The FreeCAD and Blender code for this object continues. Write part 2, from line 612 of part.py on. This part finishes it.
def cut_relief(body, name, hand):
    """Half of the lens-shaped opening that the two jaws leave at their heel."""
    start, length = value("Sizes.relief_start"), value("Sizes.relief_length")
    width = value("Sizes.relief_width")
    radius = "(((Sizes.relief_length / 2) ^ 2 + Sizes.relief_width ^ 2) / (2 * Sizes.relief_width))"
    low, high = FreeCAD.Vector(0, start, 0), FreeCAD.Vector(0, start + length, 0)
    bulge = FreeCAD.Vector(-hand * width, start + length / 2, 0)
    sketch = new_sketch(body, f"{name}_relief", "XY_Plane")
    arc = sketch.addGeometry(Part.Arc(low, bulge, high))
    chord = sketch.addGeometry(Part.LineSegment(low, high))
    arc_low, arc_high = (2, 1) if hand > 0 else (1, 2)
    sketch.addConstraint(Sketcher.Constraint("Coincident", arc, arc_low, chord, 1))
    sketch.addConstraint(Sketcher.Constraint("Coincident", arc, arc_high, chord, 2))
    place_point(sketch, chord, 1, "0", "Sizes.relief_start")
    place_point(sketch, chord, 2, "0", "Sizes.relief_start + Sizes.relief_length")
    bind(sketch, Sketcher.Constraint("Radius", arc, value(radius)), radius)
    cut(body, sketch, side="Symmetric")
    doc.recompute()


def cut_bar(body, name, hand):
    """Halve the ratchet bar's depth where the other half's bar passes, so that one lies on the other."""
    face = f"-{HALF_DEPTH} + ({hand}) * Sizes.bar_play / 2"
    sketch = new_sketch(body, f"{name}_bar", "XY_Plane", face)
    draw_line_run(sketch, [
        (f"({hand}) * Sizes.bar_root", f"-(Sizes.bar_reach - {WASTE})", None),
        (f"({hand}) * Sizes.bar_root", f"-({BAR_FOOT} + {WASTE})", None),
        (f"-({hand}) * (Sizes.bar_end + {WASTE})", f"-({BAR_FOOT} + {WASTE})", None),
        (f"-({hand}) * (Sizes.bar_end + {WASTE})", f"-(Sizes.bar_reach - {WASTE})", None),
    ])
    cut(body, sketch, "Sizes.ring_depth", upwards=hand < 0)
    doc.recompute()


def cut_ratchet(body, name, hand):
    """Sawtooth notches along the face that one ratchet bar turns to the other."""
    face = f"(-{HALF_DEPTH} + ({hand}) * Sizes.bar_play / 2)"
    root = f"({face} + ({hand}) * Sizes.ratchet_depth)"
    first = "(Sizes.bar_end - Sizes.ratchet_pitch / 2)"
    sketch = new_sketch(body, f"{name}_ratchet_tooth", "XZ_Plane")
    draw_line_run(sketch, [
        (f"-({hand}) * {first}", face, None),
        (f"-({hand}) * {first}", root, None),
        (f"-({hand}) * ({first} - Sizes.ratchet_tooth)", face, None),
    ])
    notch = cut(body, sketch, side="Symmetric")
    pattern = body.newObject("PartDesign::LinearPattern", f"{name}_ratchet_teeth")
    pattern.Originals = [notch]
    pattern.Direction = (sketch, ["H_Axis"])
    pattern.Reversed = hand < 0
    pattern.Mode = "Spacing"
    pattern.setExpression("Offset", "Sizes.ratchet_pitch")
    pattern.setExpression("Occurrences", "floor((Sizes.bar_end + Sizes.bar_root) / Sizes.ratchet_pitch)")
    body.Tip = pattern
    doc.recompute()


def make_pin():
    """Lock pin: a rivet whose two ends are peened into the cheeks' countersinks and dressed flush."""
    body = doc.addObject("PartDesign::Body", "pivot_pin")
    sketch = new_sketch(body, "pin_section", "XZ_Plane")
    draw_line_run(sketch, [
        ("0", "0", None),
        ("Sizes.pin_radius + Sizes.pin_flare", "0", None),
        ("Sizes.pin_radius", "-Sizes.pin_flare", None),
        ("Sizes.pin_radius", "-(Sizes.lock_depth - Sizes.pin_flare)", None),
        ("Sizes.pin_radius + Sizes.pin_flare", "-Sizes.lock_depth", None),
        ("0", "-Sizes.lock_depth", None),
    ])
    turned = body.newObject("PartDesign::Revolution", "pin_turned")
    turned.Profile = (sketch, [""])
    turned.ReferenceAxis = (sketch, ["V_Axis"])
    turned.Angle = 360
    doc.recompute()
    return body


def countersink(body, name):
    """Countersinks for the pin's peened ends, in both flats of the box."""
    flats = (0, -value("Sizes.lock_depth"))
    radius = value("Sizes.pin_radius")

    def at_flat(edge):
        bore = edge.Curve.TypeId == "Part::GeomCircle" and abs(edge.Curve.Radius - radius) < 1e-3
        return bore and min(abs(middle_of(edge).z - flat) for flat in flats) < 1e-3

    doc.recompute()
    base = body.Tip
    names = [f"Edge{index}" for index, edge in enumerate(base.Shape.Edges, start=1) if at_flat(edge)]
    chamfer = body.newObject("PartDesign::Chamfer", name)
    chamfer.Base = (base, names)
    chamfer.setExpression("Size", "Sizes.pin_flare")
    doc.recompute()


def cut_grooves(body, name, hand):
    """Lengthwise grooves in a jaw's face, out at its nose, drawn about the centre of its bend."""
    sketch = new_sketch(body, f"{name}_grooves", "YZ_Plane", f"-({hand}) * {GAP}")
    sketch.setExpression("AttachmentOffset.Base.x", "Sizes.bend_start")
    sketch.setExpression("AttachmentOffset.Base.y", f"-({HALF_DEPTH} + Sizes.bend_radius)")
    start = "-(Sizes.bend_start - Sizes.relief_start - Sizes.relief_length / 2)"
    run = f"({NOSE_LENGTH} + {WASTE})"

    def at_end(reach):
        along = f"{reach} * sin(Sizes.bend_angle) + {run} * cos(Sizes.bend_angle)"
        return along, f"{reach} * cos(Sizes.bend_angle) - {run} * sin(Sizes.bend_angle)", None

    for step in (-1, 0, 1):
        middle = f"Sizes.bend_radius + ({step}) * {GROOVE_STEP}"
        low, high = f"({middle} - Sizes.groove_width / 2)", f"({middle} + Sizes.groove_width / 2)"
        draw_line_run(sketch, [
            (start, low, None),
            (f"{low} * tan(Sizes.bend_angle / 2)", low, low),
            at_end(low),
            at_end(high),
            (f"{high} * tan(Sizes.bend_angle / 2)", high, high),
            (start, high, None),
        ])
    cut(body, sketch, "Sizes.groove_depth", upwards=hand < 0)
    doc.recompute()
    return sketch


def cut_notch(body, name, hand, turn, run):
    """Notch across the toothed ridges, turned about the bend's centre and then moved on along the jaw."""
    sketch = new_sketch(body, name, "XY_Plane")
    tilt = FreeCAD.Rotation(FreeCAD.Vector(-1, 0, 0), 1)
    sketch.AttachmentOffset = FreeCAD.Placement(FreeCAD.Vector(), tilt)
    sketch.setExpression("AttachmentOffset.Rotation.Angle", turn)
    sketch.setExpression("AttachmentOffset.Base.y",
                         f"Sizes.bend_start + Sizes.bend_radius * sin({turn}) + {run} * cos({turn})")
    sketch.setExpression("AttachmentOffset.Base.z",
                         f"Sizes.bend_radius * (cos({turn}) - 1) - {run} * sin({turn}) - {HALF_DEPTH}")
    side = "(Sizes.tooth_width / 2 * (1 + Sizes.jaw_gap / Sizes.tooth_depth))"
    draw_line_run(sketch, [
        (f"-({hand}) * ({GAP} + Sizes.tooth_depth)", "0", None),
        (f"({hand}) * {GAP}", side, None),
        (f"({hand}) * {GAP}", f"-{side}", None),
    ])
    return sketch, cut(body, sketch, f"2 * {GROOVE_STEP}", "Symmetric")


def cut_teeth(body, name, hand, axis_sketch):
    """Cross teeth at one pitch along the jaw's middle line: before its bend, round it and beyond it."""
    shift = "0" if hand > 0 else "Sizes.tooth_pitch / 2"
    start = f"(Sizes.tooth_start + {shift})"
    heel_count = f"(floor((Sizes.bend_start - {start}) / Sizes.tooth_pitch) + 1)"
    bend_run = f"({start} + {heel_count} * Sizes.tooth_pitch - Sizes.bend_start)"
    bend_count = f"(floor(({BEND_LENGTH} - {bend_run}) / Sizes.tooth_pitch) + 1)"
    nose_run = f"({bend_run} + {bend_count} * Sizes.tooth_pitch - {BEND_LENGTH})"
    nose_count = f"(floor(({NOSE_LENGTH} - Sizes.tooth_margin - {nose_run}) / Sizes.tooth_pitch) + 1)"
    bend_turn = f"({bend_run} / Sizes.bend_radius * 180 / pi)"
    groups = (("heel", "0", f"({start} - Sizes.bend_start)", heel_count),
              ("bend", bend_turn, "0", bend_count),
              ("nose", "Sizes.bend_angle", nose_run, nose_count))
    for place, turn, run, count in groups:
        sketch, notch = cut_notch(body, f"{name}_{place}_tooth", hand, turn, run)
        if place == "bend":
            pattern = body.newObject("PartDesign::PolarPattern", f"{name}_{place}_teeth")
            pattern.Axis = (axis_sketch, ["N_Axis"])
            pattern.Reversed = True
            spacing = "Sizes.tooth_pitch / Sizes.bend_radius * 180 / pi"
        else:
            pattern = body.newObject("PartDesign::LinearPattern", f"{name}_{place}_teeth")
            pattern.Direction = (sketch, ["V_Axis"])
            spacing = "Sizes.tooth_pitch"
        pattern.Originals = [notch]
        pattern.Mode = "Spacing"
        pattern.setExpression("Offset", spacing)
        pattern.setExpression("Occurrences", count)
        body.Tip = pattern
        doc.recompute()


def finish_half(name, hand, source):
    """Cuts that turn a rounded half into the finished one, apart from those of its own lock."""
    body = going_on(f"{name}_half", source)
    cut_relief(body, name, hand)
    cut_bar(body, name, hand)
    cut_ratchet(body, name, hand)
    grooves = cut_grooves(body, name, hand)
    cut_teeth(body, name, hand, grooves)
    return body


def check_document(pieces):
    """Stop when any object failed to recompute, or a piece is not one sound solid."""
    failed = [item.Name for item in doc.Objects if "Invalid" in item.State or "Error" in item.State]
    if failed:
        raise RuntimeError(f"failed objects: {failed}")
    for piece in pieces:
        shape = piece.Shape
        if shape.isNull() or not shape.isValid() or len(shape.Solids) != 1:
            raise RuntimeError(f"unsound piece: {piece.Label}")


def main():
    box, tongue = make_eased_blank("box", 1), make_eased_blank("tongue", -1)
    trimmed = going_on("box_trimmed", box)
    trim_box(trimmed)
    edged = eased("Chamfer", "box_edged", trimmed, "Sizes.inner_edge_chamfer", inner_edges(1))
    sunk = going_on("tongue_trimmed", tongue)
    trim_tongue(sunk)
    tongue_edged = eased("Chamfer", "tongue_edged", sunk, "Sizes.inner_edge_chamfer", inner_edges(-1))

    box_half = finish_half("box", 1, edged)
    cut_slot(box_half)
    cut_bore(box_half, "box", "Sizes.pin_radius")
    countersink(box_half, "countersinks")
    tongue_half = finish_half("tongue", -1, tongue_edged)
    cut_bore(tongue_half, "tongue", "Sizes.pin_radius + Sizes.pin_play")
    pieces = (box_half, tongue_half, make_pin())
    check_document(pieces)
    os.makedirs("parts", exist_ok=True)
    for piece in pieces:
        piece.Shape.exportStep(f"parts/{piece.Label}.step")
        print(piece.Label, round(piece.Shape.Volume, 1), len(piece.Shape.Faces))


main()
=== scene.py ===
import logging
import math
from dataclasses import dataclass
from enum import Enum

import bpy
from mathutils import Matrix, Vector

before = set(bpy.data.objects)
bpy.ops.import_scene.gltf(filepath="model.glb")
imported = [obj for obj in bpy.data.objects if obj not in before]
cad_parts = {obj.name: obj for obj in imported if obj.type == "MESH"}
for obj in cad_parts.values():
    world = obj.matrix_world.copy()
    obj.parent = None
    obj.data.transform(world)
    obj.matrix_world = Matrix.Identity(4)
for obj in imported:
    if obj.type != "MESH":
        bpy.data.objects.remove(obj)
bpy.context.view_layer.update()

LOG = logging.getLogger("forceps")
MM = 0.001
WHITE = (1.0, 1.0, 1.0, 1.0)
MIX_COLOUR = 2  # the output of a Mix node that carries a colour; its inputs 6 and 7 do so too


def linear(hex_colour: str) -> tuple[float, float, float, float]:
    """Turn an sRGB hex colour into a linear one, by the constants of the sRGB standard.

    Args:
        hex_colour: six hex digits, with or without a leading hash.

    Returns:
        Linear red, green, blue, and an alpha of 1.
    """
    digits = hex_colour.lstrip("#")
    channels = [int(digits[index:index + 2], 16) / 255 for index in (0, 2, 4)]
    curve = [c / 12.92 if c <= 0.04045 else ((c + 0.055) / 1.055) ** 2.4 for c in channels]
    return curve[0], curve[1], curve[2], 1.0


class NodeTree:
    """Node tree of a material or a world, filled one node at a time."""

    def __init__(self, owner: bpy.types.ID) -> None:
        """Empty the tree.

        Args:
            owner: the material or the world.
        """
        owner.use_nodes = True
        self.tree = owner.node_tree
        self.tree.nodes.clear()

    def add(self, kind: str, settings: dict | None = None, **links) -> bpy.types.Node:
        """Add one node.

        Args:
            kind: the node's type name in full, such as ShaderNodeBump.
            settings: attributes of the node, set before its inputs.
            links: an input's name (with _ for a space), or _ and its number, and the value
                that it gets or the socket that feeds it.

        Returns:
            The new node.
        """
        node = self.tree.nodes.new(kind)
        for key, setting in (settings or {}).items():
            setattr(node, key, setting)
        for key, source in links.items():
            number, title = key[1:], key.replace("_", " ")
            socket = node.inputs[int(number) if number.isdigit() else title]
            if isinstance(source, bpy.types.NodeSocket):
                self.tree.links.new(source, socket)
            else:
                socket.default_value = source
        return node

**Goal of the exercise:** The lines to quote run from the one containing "pieces = (box_half, tongue_half, make_pin())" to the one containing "of a material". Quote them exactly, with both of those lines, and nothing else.

**Final result:**
    pieces = (box_half, tongue_half, make_pin())
    check_document(pieces)
    os.makedirs("parts", exist_ok=True)
    for piece in pieces:
        piece.Shape.exportStep(f"parts/{piece.Label}.step")
        print(piece.Label, round(piece.Shape.Volume, 1), len(piece.Shape.Faces))


main()
=== scene.py ===
import logging
import math
from dataclasses import dataclass
from enum import Enum

import bpy
from mathutils import Matrix, Vector

before = set(bpy.data.objects)
bpy.ops.import_scene.gltf(filepath="model.glb")
imported = [obj for obj in bpy.data.objects if obj not in before]
cad_parts = {obj.name: obj for obj in imported if obj.type == "MESH"}
for obj in cad_parts.values():
    world = obj.matrix_world.copy()
    obj.parent = None
    obj.data.transform(world)
    obj.matrix_world = Matrix.Identity(4)
for obj in imported:
    if obj.type != "MESH":
        bpy.data.objects.remove(obj)
bpy.context.view_layer.update()

LOG = logging.getLogger("forceps")
MM = 0.001
WHITE = (1.0, 1.0, 1.0, 1.0)
MIX_COLOUR = 2  # the output of a Mix node that carries a colour; its inputs 6 and 7 do so too


def linear(hex_colour: str) -> tuple[float, float, float, float]:
    """Turn an sRGB hex colour into a linear one, by the constants of the sRGB standard.

    Args:
        hex_colour: six hex digits, with or without a leading hash.

    Returns:
        Linear red, green, blue, and an alpha of 1.
    """
    digits = hex_colour.lstrip("#")
    channels = [int(digits[index:index + 2], 16) / 255 for index in (0, 2, 4)]
    curve = [c / 12.92 if c <= 0.04045 else ((c + 0.055) / 1.055) ** 2.4 for c in channels]
    return curve[0], curve[1], curve[2], 1.0


class NodeTree:
    """Node tree of a material or a world, filled one node at a time."""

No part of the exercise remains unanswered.